By David Blanco Bonilla
Lima, Sep 9 (EFE).- Despite the rigorous restrictions imposed to deal with the coronavirus pandemic, deforestation in Peru’s Amazon region in 2020 was the greatest in the past 20 years, while authorities still have not presented a plan to prevent this trend from continuing, civil organizations warned EFE on Thursday.
Last year, Peru lost 203,272 hectares (more than 500,000 acres) of Amazon forest, a figure almost four times the 54,846 hectares it lost in 2019 and above the 177,556 hectares it lost in 2014, that year being the one with the worst deforestation in the past two decades until 2020, according to the Law, Environment and Natural Resources (DAR) association based on government figures.
“This loss of forests is linked to several causes, but one of the basic ones is … the development of agri-livestock activities,” the coordinator of the DAR’s Climate Change and Forests program, Isabel Gonzales, told EFE.

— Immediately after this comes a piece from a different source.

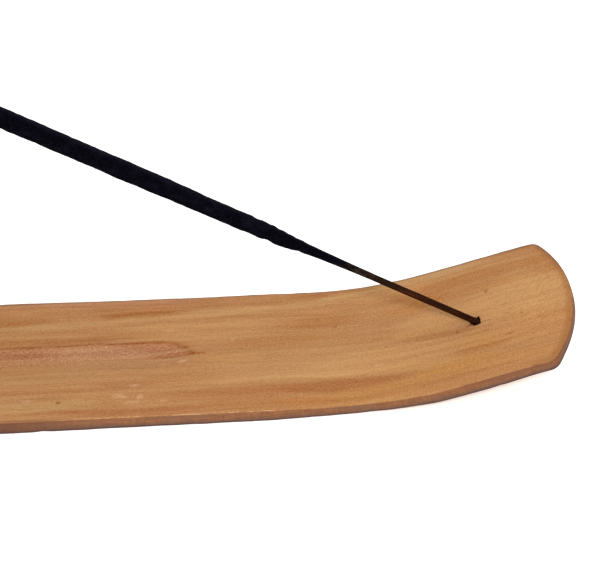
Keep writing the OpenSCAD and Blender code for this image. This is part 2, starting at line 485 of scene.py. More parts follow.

In all, between 2001 and 2020, Peru has lost 2,636,585 hectares of Amazon forest, a problem that last year was 77 percent concentrated in the departments of Loreto, San Martin, Ucayali, Junin, Madre de Dios and Amazonas.
The increase in forest loss is occurring despite the fact that the 2018-2020 government headed by Martin Vizcarra in mid-March 2020 issued one of the strictest quarantines in the world to deal with the coronavirus pandemic, a lockdown that lasted for almost four months.
In that regard, figures from the Environment Ministry showed that between March 15, 2020, when the national health emergency began, and the subsequent May 15, deforestation amounted to 7,119 hectares, down 28.7 percent from the almost 10,000 hectares registered during the same period in 2019.
Despite the fact that these figures might have been showing evidence of a downward trend, the government data indicates that the total deforestation by year-end was the heaviest in 20 years.
Gonzales said that it is probable that the high rate of deforestation is linked to the massive migration of people back to their more rural home towns given the impossibility of complying with the strict quarantine dictates in Lima and other cities.
“We’re seeing that the percentage of forest loss in little bits has increased over the past year by 8 percent. So, probably, it’s an issue that’s linked to this return of many people to the rural areas, trying to seek another way to earn their daily bread,” she said.
Another “fundamental” element was “less control by the state in these areas” amid the health restrictions, as well as the increase in illegal activities.
On this score, Gonzales said that a Ucayali government report on forest loss from January through August of this year showed “a very big increase in drug trafficking, with illegal trails for getting the drug out and the opening of small farms to illegally cultivate coca.”
“This is really rather alarming. We saw that starting in 2017 there was a slight downward trend in deforestation and what we’ve seen in the last year is that it has shot upwards, in the opposite direction,” she said.
This situation, Gonzales said, “has a direct affect, above all on the population that depends on the forests” like native communities, who are more and more threatened and are even losing their lives in this ongoing struggle to keep their resources from being affected.”
Given the situation, she added that so far the national and regional authorities have not presented a contingency plan to prevent this trend from continuing.
The situation exists despite the fact that Lima signed on to a joint declaration with Norway, Germany and the United Kingdom for committed financing of up to $200 million coming to Peru if it managed to reduce deforestation rates by 2025.
“If this doesn’t happen, if this trend that we’ve seen in 2020 begins to increase, unfortunately we’re not going to be able to access that financing and we’re compromising the chances and the options for the populations that live in and depend on our forests,” she warned.
Thus, DAR sent a letter to Peruvian President Pedro Castillo asking him to “continue and strengthen” efforts against deforestation and for the proper management of natural resources “for more equitable and sustainable management of investment.”
In addition, the organization asked Castillo to give the native populations the rights to their lands to provide them with legal security and prevent illegal activities there from increasing, as well as to provide for orderly agri-livestock activities and improve productivity in deforested areas.
The letter also includes discussion of creating a space for the government, companies and civil society to achieve transparency in infrastructure, strengthen the ability of entities involved in the fight against environmental crimes and regularize the activities of small-scale mining to reduce its environmental impact.